Dal giorno del ritiro si era impegnato in una carriera di opinionista e in tante attività imprenditoriali in cui se la cavava bene, sfruttando il nome per concludere affari ma con una diffidenza così grande per le banche che i contanti li teneva sotto il mattone non soltanto per dire, dentro i lampadari, sugli sciacquoni e in cento altri nascondigli come aveva fatto da ragazzo assieme a due amici, quando avevano vinto 500 dollari al gioco e cambiavano, ogni giorno, collocazione al tesoro. Se lo invitavano in tv si presentava in t-shirt e blue jeans costringendo le produzioni a comprargli un abito (che si teneva). Però prestava i soldi agli amici in difficoltà senza chiedere la ricevuta.
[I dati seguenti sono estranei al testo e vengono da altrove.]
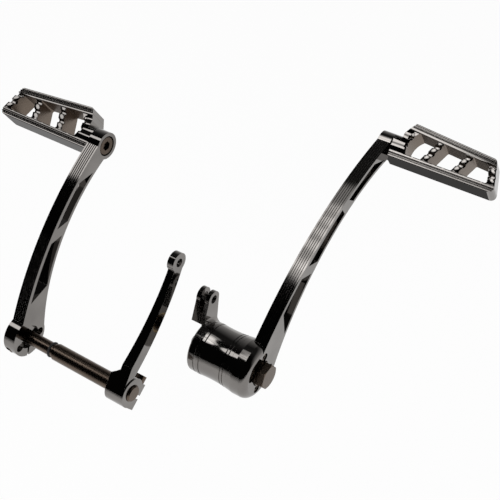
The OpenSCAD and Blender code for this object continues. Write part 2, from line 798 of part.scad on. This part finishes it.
module rod_lever() {
    chord = norm([eye_ahead, eye_above]);
    color(black) on_shift() difference() {
        union() {
            plate(lever_at, clamp_w) union() {
                circle(clamp_r);
                rotate(ear_turn) translate([0, -ear_back]) square([ear_flat, ear_back + ear_top]);
            }
            difference() {
                plate(lever_at, lever_face - lever_at) union() {
                    blade_outline();
                    translate([eye_ahead, eye_above]) circle(eye_r);
                }
                // The blade thins from the clamp towards the eye
                rotate([atan2(eye_above, eye_ahead), 0, 0]) translate([0, 0, -far])
                    linear_extrude(2 * far) polygon([[lever_at - over, clamp_r - 2],
                        [lever_face - 10.5, clamp_r + 4], [lever_face - eye_t, chord - 12],
                        [lever_face - eye_t, chord + 2 * eye_r], [lever_at - over, chord + 2 * eye_r]]);
            }
        }
        rod_x(lever_at - over, lever_at + clamp_w + over, shaft_r + fit_gap);
        translate([0, eye_ahead, eye_above]) rod_x(lever_at, lever_face + over, eye_hole_r);
        lever_clamp_frame() {
            translate([lever_at - over, shaft_r - over, slit_mid - slit_w / 2])
                cube([clamp_w + 2 * over, ear_flat, slit_w]);
            translate([lever_screw_x, lever_screw_at, -far])
                cylinder(h = 2 * far, r = lever_screw_r + fit_gap);
            translate([lever_screw_x, lever_screw_at, ear_top]) cylinder(h = 12, r = lever_head_r + 0.4);
        }
    }
}

module lever_pinch_screw() {
    color(bronze) on_shift() lever_clamp_frame() translate([lever_screw_x, lever_screw_at, ear_top])
        difference() {
            union() {
                cylinder(h = lever_head_h, r = lever_head_r);
                translate([0, 0, 0.2 - ear_top - ear_back]) cylinder(h = ear_top + ear_back, r = lever_screw_r);
            }
            translate([0, 0, lever_head_h - 3]) cylinder(h = 4, r = 2.9, $fn = 6);
        }
}

shift_arm();
shift_pad();
shift_pad_screw();
shift_pad_dowel();
arm_pinch_screw();
shift_shaft();
shaft_o_ring();
rod_lever();
lever_pinch_screw();
brake_arm();
brake_pad();
brake_pad_screw();
brake_pad_dowel();
hub_barrel();
hub_screws();
hub_dowels();
hub_bushing_inner();
hub_bushing_outer();
clevis_lever();
clevis_grub_screw();
pivot_bolt();
pivot_collar();
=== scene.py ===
# %% [markdown]
# # Motorcycle foot controls
# Two black chromed assemblies stand apart, as they would on a motorcycle: a shift lever on its
# cross shaft at the left, and a brake pedal on its pivot hub at the right. All the solid shapes
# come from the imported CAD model. This script gives them their finishes, and sets up the light and
# the camera. The front is the motorcycle's front, towards +Y, so the camera looks from the rear.

# %% Load the frame
import json
import math

import bpy
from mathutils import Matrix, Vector


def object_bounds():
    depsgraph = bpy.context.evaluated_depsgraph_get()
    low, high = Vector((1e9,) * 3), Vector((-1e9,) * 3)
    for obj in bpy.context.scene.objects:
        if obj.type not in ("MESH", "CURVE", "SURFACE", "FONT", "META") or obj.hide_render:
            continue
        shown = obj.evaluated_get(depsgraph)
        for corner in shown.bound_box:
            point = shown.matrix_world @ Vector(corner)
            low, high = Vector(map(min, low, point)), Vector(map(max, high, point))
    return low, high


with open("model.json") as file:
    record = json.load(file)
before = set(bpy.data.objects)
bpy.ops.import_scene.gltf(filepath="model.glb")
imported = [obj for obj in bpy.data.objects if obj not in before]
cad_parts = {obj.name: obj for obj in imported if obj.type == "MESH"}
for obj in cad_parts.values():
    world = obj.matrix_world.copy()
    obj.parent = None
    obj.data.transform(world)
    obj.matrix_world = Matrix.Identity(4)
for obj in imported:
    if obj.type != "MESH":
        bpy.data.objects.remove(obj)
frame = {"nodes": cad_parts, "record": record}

MM = 0.001
cad_box = [list(corner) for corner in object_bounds()]
nodes = frame["nodes"]
scene = bpy.context.scene
print("nodes:", len(nodes))
print("CAD box:", cad_box)

# %% [markdown]
# ## Camera
# The photograph looks down on the set from the right rear. A fairly long lens keeps the two arms
# nearly parallel. One could turn the camera by eye, but here the place and the lens were fitted to
# the pieces' straight and round edges, so the camera needs no shift.

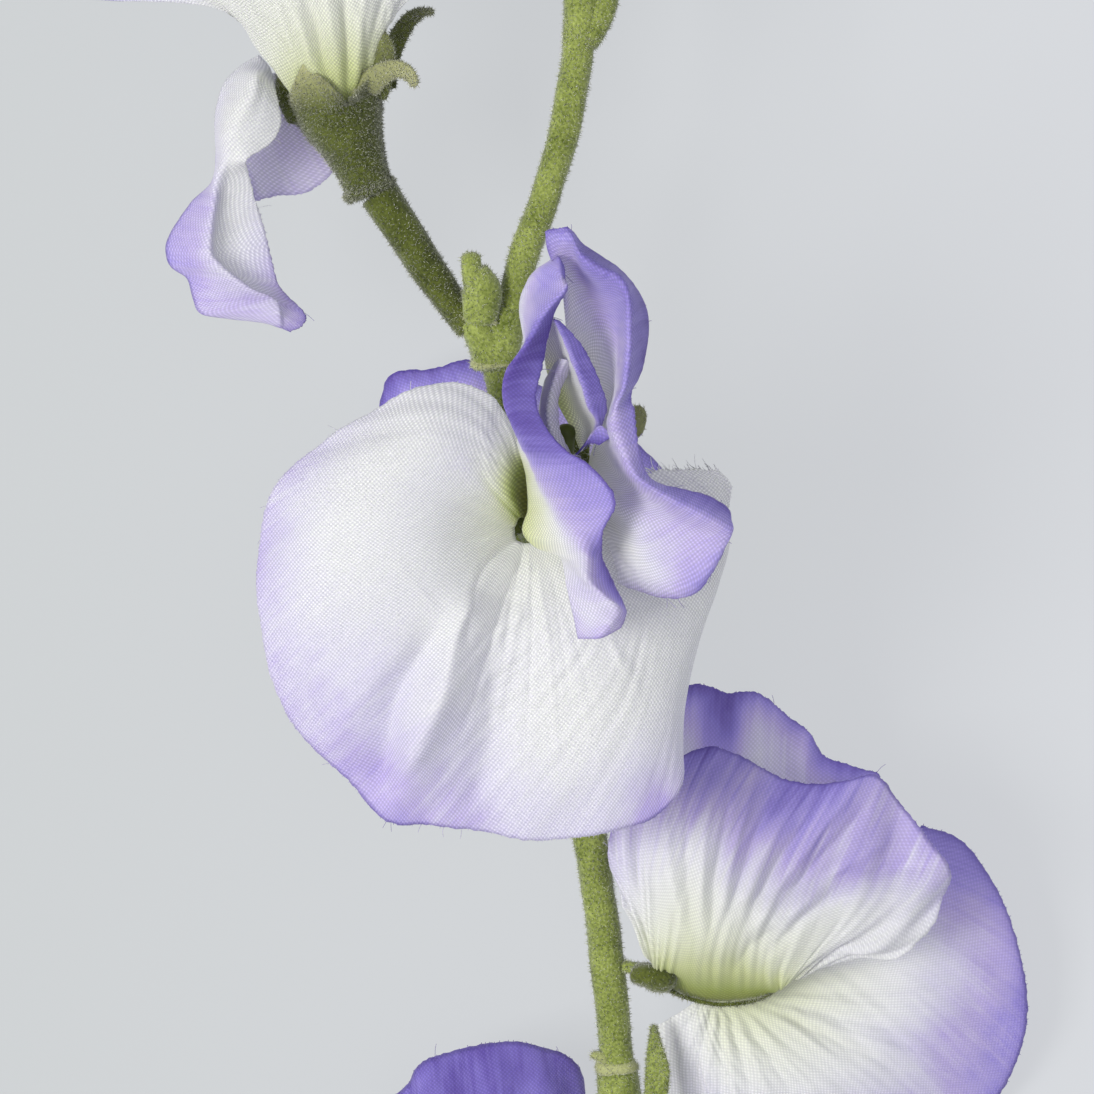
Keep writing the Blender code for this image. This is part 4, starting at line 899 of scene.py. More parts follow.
def buildUpperBlossom():
    banner = [
        [(-23.8, 43.0, 30.2, -0.8), (-28.9, 49.8, 33.2, -0.18), (-33.6, 54.2, 35.6, 0), (-50.0, 55.0, 36.6, 0.4)],
        [(-23.4, 43.2, 31.0, -0.8), (-28.4, 51.6, 35.2, -0.2), (-38.0, 57.6, 37.2, 0), (-51.4, 60.4, 34.0, 0.5)],
        [(-23.0, 43.4, 31.4, -0.8), (-27.4, 53.0, 36.8, -0.2), (-37.4, 61.6, 37.8, 0), (-49.4, 67.6, 30.6, 0.5)],
        [(-22.2, 43.6, 31.8, -0.8), (-25.8, 54.2, 38.0, -0.2), (-34.0, 65.0, 37.8, 0), (-43.0, 74.5, 28.0, 0.55)],
        [(-21.6, 43.8, 32.0, -0.8), (-24.4, 54.8, 38.3, -0.2), (-30.6, 66.4, 37.8, 0), (-37.0, 77.4, 27.4, 0.5)],
        [(-21.0, 43.9, 32.0, -0.8), (-23.0, 55.0, 38.4, -0.2), (-27.0, 67.0, 37.8, 0), (-31.0, 78.5, 28.0, 0.5)],
        [(-20.4, 44.0, 32.0, -0.8), (-21.2, 55.4, 38.3, -0.2), (-23.0, 66.8, 37.8, 0), (-25.0, 78.2, 28.6, 0.5)],
        [(-19.9, 44.2, 31.8, -0.8), (-19.6, 55.6, 38.0, -0.18), (-19.0, 66.0, 37.6, 0), (-19.0, 76.5, 30.0, 0.55)],
        [(-19.5, 44.4, 31.6, -0.8), (-17.8, 55.2, 37.4, -0.15), (-15.6, 64.2, 37.6, 0), (-13.4, 73.4, 31.4, 0.55)],
        [(-19.2, 44.6, 31.2, -0.8), (-16.2, 54.6, 36.4, -0.15), (-12.6, 61.6, 37.6, 0), (-8.5, 69.5, 33.0, 0.55)],
        [(-19.0, 44.8, 30.8, -0.8), (-15.8, 53.8, 35.0, -0.15), (-12.0, 59.0, 37.0, 0), (-7.6, 64.0, 35.0, 0.5)],
        [(-18.9, 45.0, 30.4, -0.8), (-15.6, 53.0, 33.6, -0.15), (-12.0, 56.4, 36.2, 0), (-8.8, 58.5, 36.0, 0.4)],
    ]
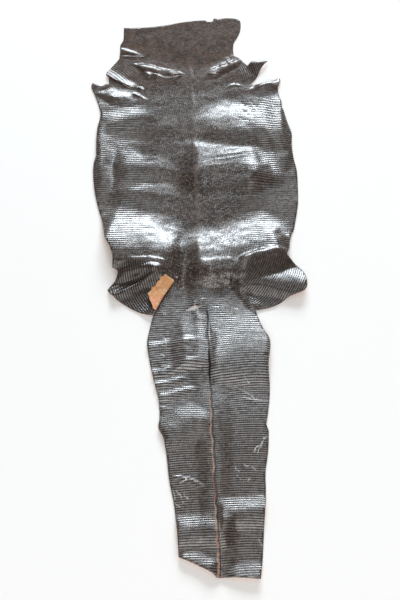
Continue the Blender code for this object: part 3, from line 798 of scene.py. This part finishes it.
def keep_on_points(mesh, flat, rise, is_turned, outline):
    """Keep on the mesh's points what its scale rows and its materials read.

    These are the place on the flat cut with the rise of the turned flap, the place among the scales,
    the number of the scale row, how clear the rows are and how much they stand up, how much the rings
    of the legs stand out, the neck's duller skin, and the distance from the outline.
    """
    x, y = flat[:, 0], flat[:, 1]
    row = row_number(y - row_drift(x, y))
    across, along, clear = scale_places(x, y, row)
    on_legs = [leg_strength(x, y, leg) for leg in LEG_SCALES]
    rings = [leg.relief * share for leg, share in zip(LEG_SCALES, on_legs)]
    relief = smooth_ramp(y, *ROW_RELIEF)
    for tight in TIGHT_ROWS:
        relief = relief + tight.height * fold_share(x, y, tight)
    store(mesh, "flat", np.stack((x, y, rise), axis=-1))
    store(mesh, "scales", np.stack((across, along, np.zeros_like(x)), axis=-1))
    store(mesh, "row", row)
    store(mesh, "clear_rows", clear)
    store(mesh, "row_relief", row_strength(x, y) * (1.0 - np.max(on_legs, axis=0)) * ~is_turned * relief)
    store(mesh, "leg_rings", np.max(rings, axis=0))
    store(mesh, "neck", smooth_ramp(y, *NECK_SKIN))
    store(mesh, "edge", edge_distance(flat, outline))


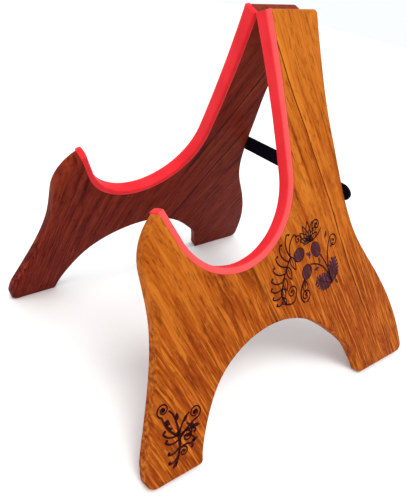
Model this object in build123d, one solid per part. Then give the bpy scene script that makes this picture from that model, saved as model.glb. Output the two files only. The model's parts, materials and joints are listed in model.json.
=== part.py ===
"""Folding two-panel wooden stand with a padded cradle notch.

Two mirrored panels stand as a tent. A small butt hinge joins their top inner edges, a
flexible strap across the rear edges limits the spread, and both notches carry a pad.

World frame: X across the stand, +Y to the rear, +Z up, floor at Z = 0.
Panel frame: x runs rearward along the hinge line, y runs up the panel, z runs outward
from the middle plane. The hinge line is y = 0, z = 0.
"""
from build123d import *
import math
import os

os.makedirs("parts", exist_ok=True)

# ---- driving dimensions, millimetres and degrees ----
HALF_ANGLE = 22.5          # each panel leans this much from the middle plane
AXIS_RISE = 5.9            # the hinge line climbs this much towards the rear
PANEL_T = 12.0
FACE_GAP = 0.3             # inner face to the middle plane when folded
FOOT_DROP = 328.9          # hinge line to floor, measured down the panel at x = 0
FOOT_EXTRA = 1.3           # extra wood at the feet, planed off level with the floor
EDGE_R = 2.5               # round-over of the exposed long edges
MIDDLE_Y = 26.44           # world Y of the panel frame's x = 0; centres the stand on Y

NOTCH_X = -106.0           # centre and radius of the round part of the cradle notch
NOTCH_Y = -118.0
NOTCH_R = 61.5
UPRIGHT_R = 948.0          # gentle hollow of the upright above the notch
FLARE = 24.0               # the horn's inner side leaves the notch circle here
HORN_TIP_Y = -120.0

PAD_T = 5.0
PAD_EDGE_R = 1.6
PAD_TIP = 1.0              # how far the pad runs past the horn tip

HINGE_X = -24.0            # middle of the hinge along the top edge
HINGE_L = 38.0
LEAF_T = 1.2
LEAF_H = 16.0
LEAF_SEAT = 0.05           # the leaf stands this far below the wood's face
KNUCKLE_R = 2.2
PIN_R = 1.0
PIN_CLEAR = 0.05
PIN_HEAD_R = 1.6
PIN_HEAD_L = 0.8
KNUCKLES = 5
KNUCKLE_GAP = 0.15
COVE_CLEAR = 0.5           # room between the knuckle and the wood
HINGE_SCREW_R = 0.9
HINGE_SCREW_L = 8.0
HINGE_HEAD_R = 2.0
HINGE_HEAD_H = 1.0
HINGE_SCREW_DX = 12.0
HINGE_SCREW_Y = -10.0

STRAP_Y = -144.5           # centre of the strap, measured down the panel
STRAP_SEAT = 1.2           # strap face to the middle of the wood's rear edge
STRAP_L = 147.0
STRAP_W = 16.5
STRAP_T = 2.4
STRAP_SCREW_X = 61.0
STRAP_SCREW_R = 1.5
STRAP_SCREW_L = 16.0
STRAP_HOLE_R = 1.8
WASHER_R = 4.2
WASHER_T = 0.8
HEAD_R = 3.0
HEAD_H = 1.7

RISE = math.radians(AXIS_RISE)
LEAN = math.radians(HALF_ANGLE)
FLOOR_SLOPE = math.tan(RISE) / math.cos(LEAN)
HINGE_Z = FOOT_DROP * math.cos(LEAN) * math.cos(RISE)


# ---- shapes in the panel frame ----
def foot_y(x):
    """Height of the foot cut at x, a little below the floor line."""
    return -(FOOT_DROP + FLOOR_SLOPE * x + FOOT_EXTRA)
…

Diffidava dei pezzi di carta e credeva nella parola, o nel deterrente del Suzie-Q che metteva sempre paura.

E’ su YouTube il Superfight con Ali, ma che tristezza; e c’è persino la sfida incestuosa tra Rocky Marciano e Rocky Balboa, pugile vero e pugile finto, realtà e cinema che s’incontrano senza essere veri né falsi. Però ci sono pure i filmati in bianco e nero dei match del campione, dove quest’abruzzese nato in America picchia e incassa senza troppo pensare. Incassa e picchia e vince sempre. Anzi, non perde mai.